Prepull¶
Related to Project Nodes, there is also a “prepull” service.
It solves the issue of users facing a project in a “Pending” state for too long. This happens because the images of the project pods are very large and take some time to load on a new node.
The basic idea is to initially configure new project nodes via Taints to not be able to run projects. Prepulls loads the large project image first, before any project pod can be scheduled on a new pod. When it was successful, it does a quick check and changes the taint of the node it runs on, such that project pods can be scheduled on that node. This in turn removes itself, because of the taint configuration. Projects will now start quickly, because the large project image is already loaded.
When there is an update to the project image (new tag in
manage.project.tag), the labels and taints of project nodes are
reset, because of a post update Deployment Hook (which in turn runs
manage/templates/prepull-update-script.yaml …).
The prepull service will then pull the new project image and once done, allows projects to schedule.
Projects that were already running before the updated are not affected.
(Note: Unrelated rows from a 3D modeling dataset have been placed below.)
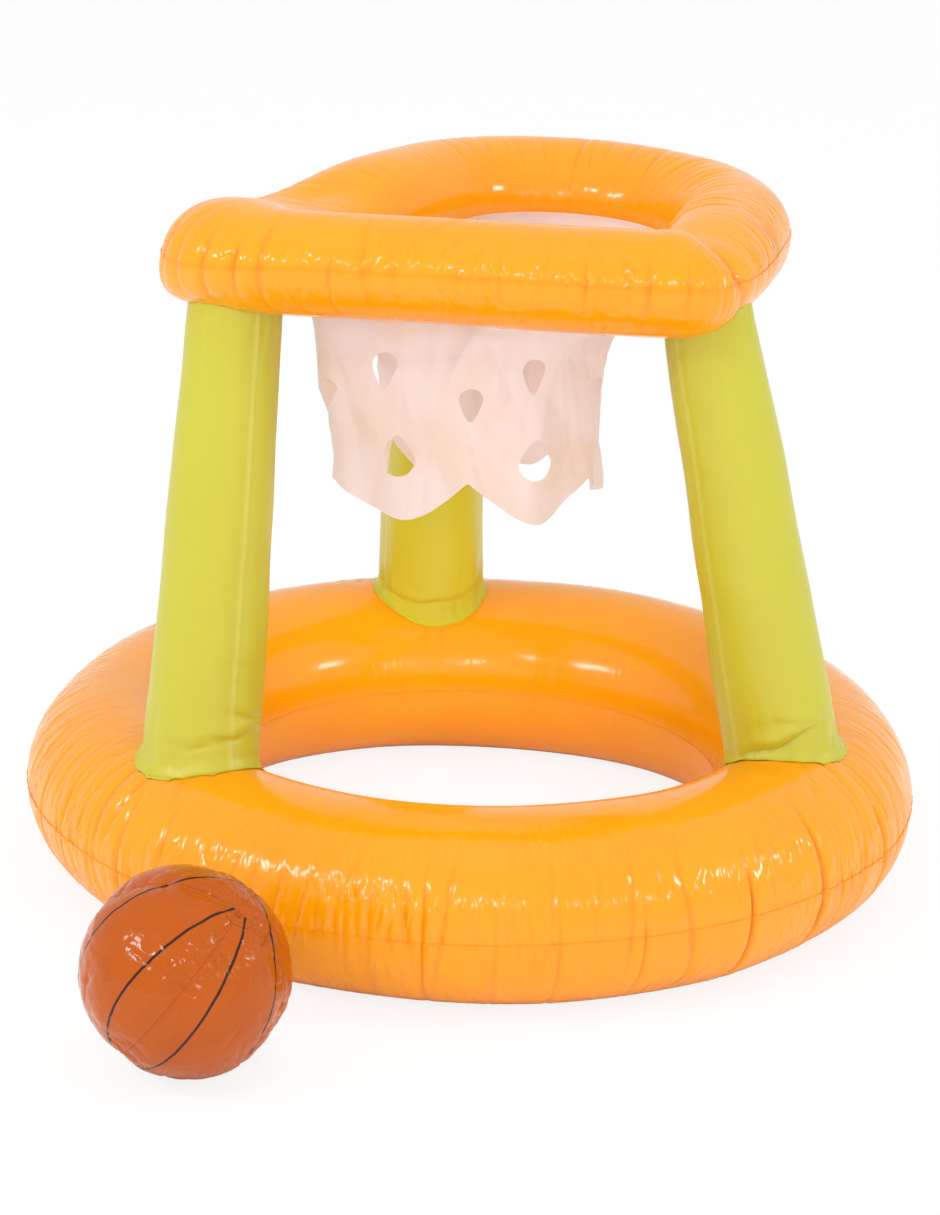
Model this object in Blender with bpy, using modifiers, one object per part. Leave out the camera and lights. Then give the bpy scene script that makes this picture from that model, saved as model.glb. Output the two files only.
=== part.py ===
"""Floating basketball hoop: an inflated ring base, three inflated legs, an inflated
hoop ring with a film net, and an inflated ball. Metres, +Z up, front towards -Y."""

import math

import bmesh
import bpy
from mathutils import Matrix, Vector

# Clearances and film
GAP = 0.0003                       # between any two pieces that touch on the real product
FILM = 0.0008                      # wall of every air chamber
LIP = 0.0015                       # width of the weld lip along a seam

# Base ring
BASE_DIAMETER = 0.670
BASE_HALF_WIDTH = 0.0726           # half the tube's width
BASE_HALF_HEIGHT = 0.0680          # half the tube's height, before it rests
BASE_REST_ANGLE = math.radians(75) # where the section starts to lie flat on the ground
BASE_STEPS = 56

# Legs, left, right and back: feet about 120 degrees apart near the base ring's crown, heads
# under the hoop ring's two front corners and its back arc
LEG_NAMES = ("left", "right", "back")
LEG_FOOT_TURNS = (210.1, 329.2, 90.0)
LEG_FOOT_INSETS = (0.0118, 0.0169, 0.0109)  # from the base tube's centre line
LEG_HEAD_TURNS = (194.0, -1.4, 126.3)
LEG_HEAD_OUTS = (-0.0063, 0.0100, 0.0016)   # from the hoop tube's centre line
LEG_FOOT_RADIUS = 0.0420
LEG_WAIST_RADIUS = 0.0375
LEG_HEAD_INSET = 0.0115            # how much narrower than the hoop's tube a leg's head is
LEG_FOOT_LIP = 0.0050              # weld lip round the foot
LEG_BURY = 0.040                   # how far the uncut leg runs into the rings
LEG_STEPS = 24
AIR_HOLE_RADIUS = 0.012            # lets the legs fill from the hoop ring

# Hoop ring, seen from above: straight runs joining two tight front corners and a round back
HOOP_HEIGHT = 0.485                # height of the tube's centre
HOOP_LEAN_BACK = math.radians(1.1) # the inflated ring hangs a little lower at the back
HOOP_LEAN_RIGHT = math.radians(1.6)
HOOP_LEFT_CORNER = (-0.166, -0.077)
HOOP_RIGHT_CORNER = (0.103, -0.121)
HOOP_CORNER_RADIUS = 0.031
HOOP_BACK_CENTRE = (0.061, 0.037)
HOOP_BACK_RADIUS = 0.125
HOOP_HALF_WIDTH = 0.0440
HOOP_HALF_HEIGHTS = (0.0370, 0.0420)  # at the front and at the back
HOOP_ROLLS = (math.radians(17), math.radians(8))  # how far the outer seam has rolled up
HOOP_SWELL = (-0.100, 0.030)       # between these the front's values turn into the back's
HOOP_INNER_CORNER_RADIUS = 0.008
HOOP_SECTION_STEPS = 8
HOOP_CORNER_STEPS = 6
HOOP_STRAIGHT_STEPS = 5
HOOP_BACK_STEPS = 16
# Creases where the left side's tube and the right side's meet the front corners
HOOP_LEFT_CREASE = 0.40            # share of the height lost
HOOP_LEFT_CREASE_REACHES = (0.090, 0.030)  # before and after it, along the ring
HOOP_RIGHT_CREASE = 0.16
HOOP_RIGHT_CREASE_REACHES = (0.025, 0.030)

# Net: a film tube with scallops and staggered teardrop holes
NET_FILM = 0.0006
NET_HEM_HEIGHT = 0.288             # of a lobe's lowest point
NET_SCALLOP = 0.029
NET_LOBES = 6
NET_MOUTH_INSET = 0.0040           # how much tighter than the hoop's hole its round part hangs
NET_MOUTH_DRIFT = (-0.0465, -0.0485)       # its middle, from the hoop's back centre
NET_CORNER_DRIFT = (0.0680, 0.0265)        # its left corner, from the hoop's left corner
NET_CORNER_RADIUS = 0.0140
NET_START = -0.0170                # where the front's notch hangs, left or right
NET_FOLD = 0.0060
NET_STEPS_PER_LOBE = 10
NET_ROWS = (0.0, 0.10, 0.22, 0.42, 0.70, 1.0)
NET_GATHERED = 0.42                # share of the way down where the mouth's outline is reached
# Rows of teardrops: share of the way down, width, length and shift in lobes
TEARDROP_DOWNS = (0.765, 0.535, 0.412)
TEARDROP_WIDTHS = (0.029, 0.019, 0.019)
TEARDROP_LENGTHS = (0.034, 0.025, 0.027)
TEARDROP_SHIFTS = (0.5, 0.0, 0.5)
TEARDROP_TIP = 0.0016
TEARDROP_DEPTH = 0.015             # how far each side of the film its cutter reaches

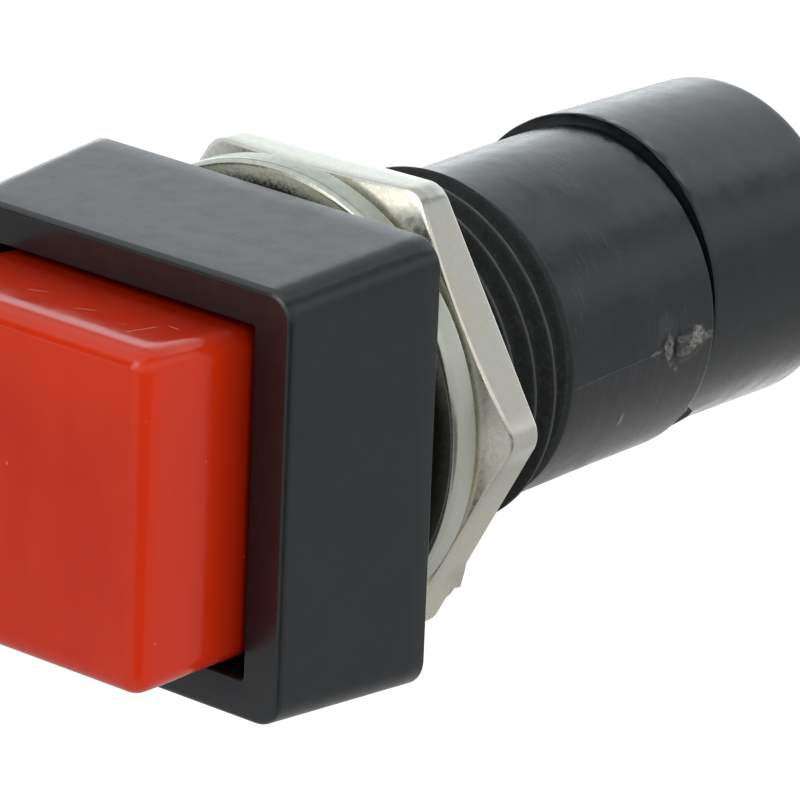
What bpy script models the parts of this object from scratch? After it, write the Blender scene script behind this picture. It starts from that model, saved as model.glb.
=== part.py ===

You can get a sense about what image they run by checking their
project_tag label (or even delete old projects via
kubectl delete pod -l run=project,project_tag=<old-tag> in order to get
rid of these pods, which then allows kubelet to remove those old Docker
images and avoid running into disk pressure issues).
Note
The prepull service needs cluster-wide permissions,
because it must be able to modify the labels and taints of the nodes.
Feel free read through
cocalc/charts/manage/templates/prepull-update-script.yaml and
cocalc/charts/manage/prepull.py in case you want to know what it
does – it’s pretty simple, but since it has cluster-wide permissions,
you might want to audit it.